Sunday, March 9, 2008

Quote of the Week

"He needs to swing some more. I talked to him about that. Strikeouts aren't the only criteria. I'd like to see him more aggressive. A lot of this on-base percentage is taking away the aggressiveness of some young kids. Most of the time you've got to put handcuffs on a young to keep him from swinging."
--Johnnie B. when asked what he thought about firstbase prospect Joey Votto

Monday, March 3, 2008

My Infamous 72 Guaran-damn-tees for the 2008 MLB Season

The 2008 season is less than a month away and there are still a lot of questions out there about how things will play out. Well until you read this post that is...

This season I Guaran-damn-tee that:

1. The Boston Red Sox will not win the World Series this year. I know it doesn't take cojones to pick the field against the defending champions, but I'm pretty sure Red Sox fans will think that's just retahded.

2. Thanks to Carlos Pena, BJ Upton, Carl Crawford and ROY candidate Evan Longoria, the Tampa Bay Rays will break their franchise record for most wins in a season with 77. If they could only find a way out of the AL East.

3. Ichiro Suzuki will get his 3,000th hit in professional baseball in the beginning of August. Going into the season he has 2,870 combined Japan and MLB hits.

4. The San Francisco Giants will almost lose 100 games this year, falling just "short" with a 64-98 record. Matt Cain and Tim Lincecum will wonder what they did to deserve this.

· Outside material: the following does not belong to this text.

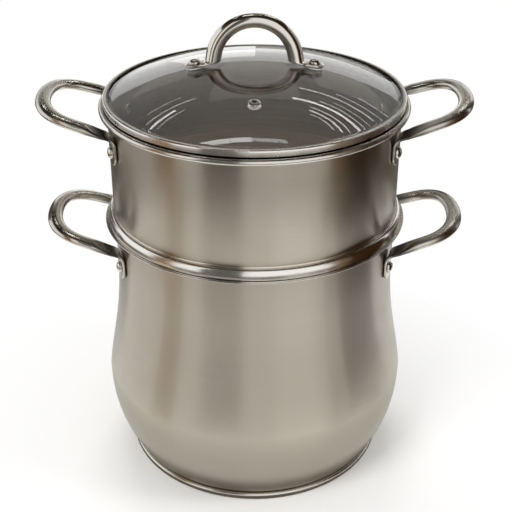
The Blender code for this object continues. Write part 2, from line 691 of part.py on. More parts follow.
def make_lid(root, looks):
    glass = add("lid_glass", turned("lid_glass", glass_outline(), TURN_STEPS), looks["glass"], root)
    add("lid_rim_band", turned("lid_rim_band", band_outline(), TURN_STEPS), looks["polished"], root)
    vent_place = dome_matrix(VENT_DISTANCE, -math.pi / 2)
    eyelet = turned("vent_eyelet", vent_outline(), FASTENER_STEPS)
    add("vent_eyelet", eyelet, looks["polished"], root, vent_place)
    handle = add("lid_handle", swept("lid_handle", lid_handle_stations()), looks["polished"], root)
    sides = {"right": 0.0, "left": math.pi}
    screws = {side: dome_matrix(ARCH_SCREW_DISTANCE, heading) for side, heading in sides.items()}
    hole = SCREW_RADIUS + SCREW_PLAY
    through = (-GLASS_THICKNESS - CUT_OVERRUN, CUT_OVERRUN)
    drill(glass, screws.values(), hole, *through, FASTENER_STEPS)
    drill(glass, [vent_place], VENT_TUBE_RADIUS + VENT_HOLE_PLAY, *through, FASTENER_STEPS)
    drill(handle, screws.values(), hole, -CUT_OVERRUN, TAB_TOP + CUT_OVERRUN, FASTENER_STEPS)
    screw = turned("lid_screw", screw_outline(), FASTENER_STEPS)
    outer_ring = ring_outline(hole, GASKET_RADIUS, SEAT_GAP, SEAT_GAP + GASKET_THICKNESS)
    outer = turned("outer_gasket", outer_ring, FASTENER_STEPS)
    inner_bottom = INNER_GASKET_TOP - GASKET_THICKNESS
    inner_ring = ring_outline(hole, GASKET_RADIUS, inner_bottom, INNER_GASKET_TOP)
    inner = turned("inner_gasket", inner_ring, FASTENER_STEPS)
    nut = turned("lid_nut", ring_outline(hole, NUT_RADIUS, NUT_TOP - NUT_HEIGHT, NUT_TOP), HOLE_SIDES)
    for side, place in screws.items():
        add(f"lid_screw_{side}", screw, looks["polished"], root, place)
        add(f"outer_gasket_{side}", outer, looks["silicone"], root, place)
        add(f"inner_gasket_{side}", inner, looks["silicone"], root, place)
        add(f"lid_nut_{side}", nut, looks["polished"], root, place)


def main():
    for old in list(bpy.data.objects):
        bpy.data.objects.remove(old)
    looks = {
        "satin": material("satin_steel", (0.56, 0.53, 0.48), 1.0, 0.32),
        "polished": material("polished_steel", (0.66, 0.64, 0.60), 1.0, 0.12),
        "aluminium": material("aluminium", (0.60, 0.60, 0.61), 1.0, 0.45),
        "glass": material("tempered_glass", (0.88, 0.92, 0.90), 0.0, 0.03, 1.0),
        "silicone": material("silicone", (0.72, 0.71, 0.68), 0.0, 0.5),
    }
    pot = empty("pot_axis", 0.0)
    steamer = empty("steamer_axis", SHOULDER_HEIGHT, pot)
    lid = empty("lid_axis", BAND_SEAT_HEIGHT, steamer)
    make_pot(pot, looks)
    make_steamer(steamer, looks)
    make_lid(lid, looks)


main()
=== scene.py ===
"""Looks of a couscoussier: a bellied pot, a steamer that stands in its mouth and a domed glass lid."""

import math

import bmesh
import bpy
from mathutils import Matrix, Vector


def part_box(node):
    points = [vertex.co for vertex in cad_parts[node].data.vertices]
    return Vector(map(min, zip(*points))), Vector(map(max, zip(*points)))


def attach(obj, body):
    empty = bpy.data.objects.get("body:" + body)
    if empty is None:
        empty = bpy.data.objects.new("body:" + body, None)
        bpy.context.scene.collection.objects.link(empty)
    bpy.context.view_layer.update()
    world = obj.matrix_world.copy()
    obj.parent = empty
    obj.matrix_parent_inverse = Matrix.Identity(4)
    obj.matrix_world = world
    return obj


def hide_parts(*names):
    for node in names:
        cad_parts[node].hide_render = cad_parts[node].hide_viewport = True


bl_info = {
    "name": "Couscoussier",
    "version": (1, 0, 0),
    "blender": (4, 5, 0),
    "location": "View3D > Sidebar > Couscoussier",
    "description": "Models a stainless couscoussier with its steamer and glass lid",
    "category": "Add Mesh",
}

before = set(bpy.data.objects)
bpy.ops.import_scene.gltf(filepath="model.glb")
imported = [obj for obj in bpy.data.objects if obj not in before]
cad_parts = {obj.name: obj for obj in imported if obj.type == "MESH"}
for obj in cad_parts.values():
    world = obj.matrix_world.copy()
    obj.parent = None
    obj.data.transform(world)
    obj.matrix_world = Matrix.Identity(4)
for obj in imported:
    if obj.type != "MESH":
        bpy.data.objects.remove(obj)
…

5. Baltimore Orioles fans will be longing for the days of Cal Ripken Jr, Eddie Murray and Scott McGregor. Hell, they'll be longing for the days of Cal Ripken Jr, Brady Anderson, and David Segui.

6. The Giants outfield will combine for less homeruns than Ryan Howard.

7. Despite changing their name to the "Rays" this offseason, the Tampa Bay club will still be referred to by their original name, "That shitty team in the AL East", but only for one more season. Then the Orioles will inherit the name.

8. Joe Crede will not finish the season in a White Sox jersey. Its also likely, he won't start the season in one either.

9. Toronto Blue Jays manager John Gibbons will be the first manager fired. And Ned Yost will be on the hot seat in the second half of the season.

10. The Chorizo Sausage will win the most races during the Miller Park Sausage Race.

11. The Colorado Rockies will not win 14 out of their last 15 regular season games. However, they will finish 2nd in the NL West and barely miss the wild card.

12. Chipper Jones will not play in 150 games this year. Yes, you may not think that it is a very bold prediction, but Jones disagrees.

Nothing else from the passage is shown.